Encontrarse con un mal libro (lo que creemos es una mala obra) deja una sensación de lejanía y, a veces, cuando el autor en cuestión es nombre de calle o está bañado en bronce debido a la trascendencia de su obra, se experimenta una suerte de imposibilidad, de incompatibilidad en un diálogo con una mente, acaso, privilegiada.
Una conversación se ha perdido. No hay entendimiento entre el autor y el lector. De alguna manera han decidido (en la página que se hayan quedado varados) no continuar: no hay ninguna posibilidad de entendimiento, de ser amigos de la tertulia diaria que se da entre los que leen y los que escriben.
La incompatibilidad entre lector y autor no se refiere únicamente a los valores técnicos de la obra, de la retórica de éste último, de la estética, sino de aquello que se cuenta, comenta o ensaya en el libro.
Los temas tratados en un libro son también conversaciones que pueden no llegar a buen puerto, ya sea porque el lector está imposibilitado para la autocrítica, para desafiar a su propia ideología o porque ya se ha cansado de pensar y ha preferido quedarse con ideas añejas que terminan por hundirlo en una ignorancia pasiva y solitaria.
Es levantarse de la mesa —tal vez un manotazo al aire, tal vez un grito desaprobatorio, porque desaprobar a la primera de cambio es demasiado fácil, simple— e irse, porque de esta manera sus ideas no corren ningún peligro de ser modificadas (la modificación de ideas, en muchas ocasiones, mueven los cimientos de nuestro pensamiento y esto obliga a tener que repensar todo lo aprendido, los conocimientos; y es que pensar de otra manera, pensar distinto después de tantos años de ir en una dirección determinada, cuesta tanto trabajo…).
El autor se ha quedado solo en la mesa, sabiendo que probablemente aquél no volverá a leerlo y que su libro (malo) será olvidado como todo aquello que se deja porque no nos sirve.
Pero no es sólo el olvido sino que la etiqueta de “libro malo” quedará adherida a la obra, y nadie quiere leer un libro malo, nadie quiere acercársele a un libro que ha sido denostado.
En muchas ocasiones, la crítica ha cumplido muy bien con su trabajo: separar la buena de la mala literatura que en sí mismo es una línea, un camino que ha abierto y configurado el crítico (hablo de la buena crítica) en cuestión; sin embargo, en otros casos, la etiqueta se ha colocado por simples malentendidos que, con el tiempo, los lectores y las nacientes corrientes se encargarán de borrar.
Pienso en Virginia Woolf contra James Joyce (y parte de su obra, en específico con Ulises), éste al que calificó de “nauseabundo” y “cansino” y a su obra más emblemática como, por decir lo menos, “aburrida”.

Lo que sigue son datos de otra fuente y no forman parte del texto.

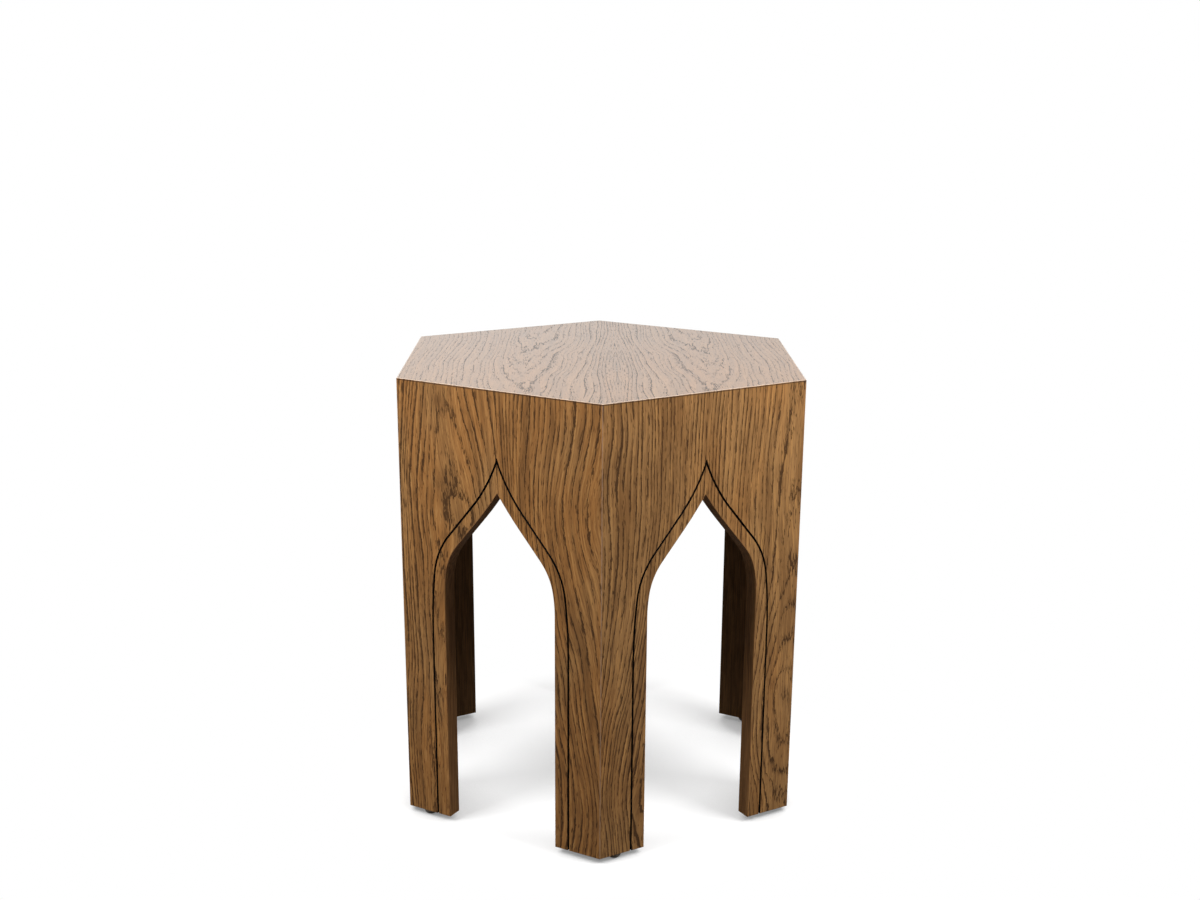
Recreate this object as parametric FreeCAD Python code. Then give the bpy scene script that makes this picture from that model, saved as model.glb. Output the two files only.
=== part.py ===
import FreeCAD, Part
import math
import os

# A hexagonal side table of veneered board, mitred down its legs and round its top.
# Millimetres, +Z up. The origin is on the floor below the middle of the top, and a leg points to -Y.
# Every side piece is drawn in the panel that faces -Y, seen from outside with +X to the right,
# and is then turned about the table's axis to its own side.

# Overall sizes
overall_height = 510.0
across_corners = 505.0

# Board and veneers
board_thickness = 18.0
face_veneer_thickness = 0.6
back_veneer_thickness = 0.6
edging_thickness = 0.6
arris_radius = 0.8
edging_arris_radius = 0.3
veneer_seam_offset = 17.0

# Arch opening: half its width, how far its cusp lies below the top, and its curves. Turns are in degrees
arch_half_width = 70.0
arch_cusp_drop = 109.9
arch_ease_radius = 151.0
arch_ease_turn = 9.94
arch_shoulder_radius = 68.5
arch_shoulder_turn = 30.22
arch_flame_turn = 6.42
flame_start_share = 0.361

# Groove round the arch: its middle line is set out from the arch, and starts to lean in lower down
groove_margin = 16.75
groove_spring_drop = 43.4
groove_ease_radius = 544.3
groove_ease_turn = 7.04
groove_shoulder_radius = 85.6
groove_shoulder_turn = 32.94
groove_flame_turn = 19.41
groove_width = 2.4
groove_depth = 3.0

# Splines in the mitres, measured along and across the glued faces
spline_thickness = 3.0
spline_width = 12.0
spline_slot_clearance = 0.1
leg_spline_from_edge = 12.5
leg_spline_foot_stop = 25.0
leg_spline_head_stop = 12.0
top_spline_from_edge = 15.0
top_spline_end_stop = 20.0

# Glue blocks in the inside corners under the top
glue_block_face = 28.0
glue_block_length = 105.0

# Nail-on glides, one under each leg
glide_radius = 7.75
glide_height = 6.5
glide_rim = 1.0
glide_from_corner = 23.5
nail_radius = 1.1
nail_length = 15.0
nail_hole_clearance = 0.05
nail_hole_extra_depth = 1.0

# How far a cutting shape runs past what it cuts
overrun = 5.0

# The panels and the legs, in order round the table from the front leg
panel_names = ("right_front", "right", "right_back", "left_back", "left", "left_front")
leg_names = ("front", "right_front", "right_back", "back", "left_back", "left_front")
side_turn = 360 / len(panel_names)
half_turn = math.radians(side_turn / 2)

# Sizes worked out from those above
corner_radius = across_corners / 2
apothem = corner_radius * math.cos(half_turn)
foot_level = glide_height
inner_apothem = apothem - board_thickness
inner_corner_radius = inner_apothem / math.cos(half_turn)
underside_level = overall_height - board_thickness
back_veneer_depth = board_thickness - back_veneer_thickness

origin = FreeCAD.Vector(0, 0, 0)
x_axis = FreeCAD.Vector(1, 0, 0)
y_axis = FreeCAD.Vector(0, 1, 0)
up = FreeCAD.Vector(0, 0, 1)


def polygon(corners):
    """Flat face with those corners."""
    return Part.Face(Part.makePolygon(list(corners) + [corners[0]]))


def solid_between(near, far):
    """Solid with flat sides between two flat outlines with the same number of corners."""
    faces = [polygon(near), polygon(far)]
    for i in range(len(near)):
        j = (i + 1) % len(near)
        faces.append(polygon([near[i], near[j], far[j], far[i]]))
    solid = Part.Solid(Part.Shell(faces))
    if solid.Volume < 0:
        solid = solid.reversed()
    return solid


def block(x_span, y_span, z_span):
    """Box between the two values given for each direction."""
    spans = (x_span, y_span, z_span)
    low = [min(span) for span in spans]
    size = [max(span) - min(span) for span in spans]
    return Part.makeBox(*size, FreeCAD.Vector(*low))


def turned(shape, degrees):
    """Copy of a shape, turned about the table's axis."""
    copy = shape.copy()
    copy.rotate(origin, up, degrees)
    return copy


def panel_turn(index):
    """Turn that carries the panel drawn facing -Y to its own side."""
    return (index + 0.5) * side_turn


def across(lean):
    """Unit vector square to an arch's outline, away from the opening, where it leans in by that many degrees."""
    angle = math.radians(lean)
    return FreeCAD.Vector(math.cos(angle), 0, math.sin(angle))


def along(lean):
    """Unit vector along an arch's outline, upwards, where it leans in by that many degrees."""
    angle = math.radians(lean)
    return FreeCAD.Vector(-math.sin(angle), 0, math.cos(angle))


def bend(centre, radius, lean_start, lean_end):
    """Arc between two leans. A negative radius makes it hollow."""
    leans = (lean_start, (lean_start + lean_end) / 2, lean_end)
    return Part.Arc(*[centre + across(lean) * radius for lean in leans]).toShape()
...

Yo soy de los que hizo una lectura del Ulises muy parecida a la de Woolf: me pareció aburrido (también intenté con Retrato del artista adolescente y me pasó lo mismo); sin embargo, entendí, al tiempo, que mi lectura era eso, una interpretación parcial de una obra que ya es clásica.
En fin que una obra mala debe centrarse en los detalles que tienen que ver con otras cosa que van más profundamente a la construcción de una historia, a la coherencia de ésta, al delineado de sus personajes, a los elementos de belleza propios de la prosa y el tono utilizado que el tema sí, etcétera.
Aburrirse con un libro no es significado de estar frente a una obra que no merece la pena, sino de lo poco en común que tiene un lector y autor en específico.
Como cuando hablamos con alguien que nos aburre profundamente y eso consigue el alejamiento.
Habrá quien no se duerma con la plática de esa persona y encontrará en ésta elementos sustanciales que nosotros fuimos incapaces de ver.
En mi caso, recuerdo que Cien años de soledad me pareció que estaba muy bien escrita pero nunca pude terminarlo porque no logré conectar con la obra; sin embargo, sí conseguí la satisfacción con Crónica de una muerte anunciada; es decir, intuí que tal vez, de otra manera, en otro momento y con otro tema, sí podríamos entendernos, y así fue.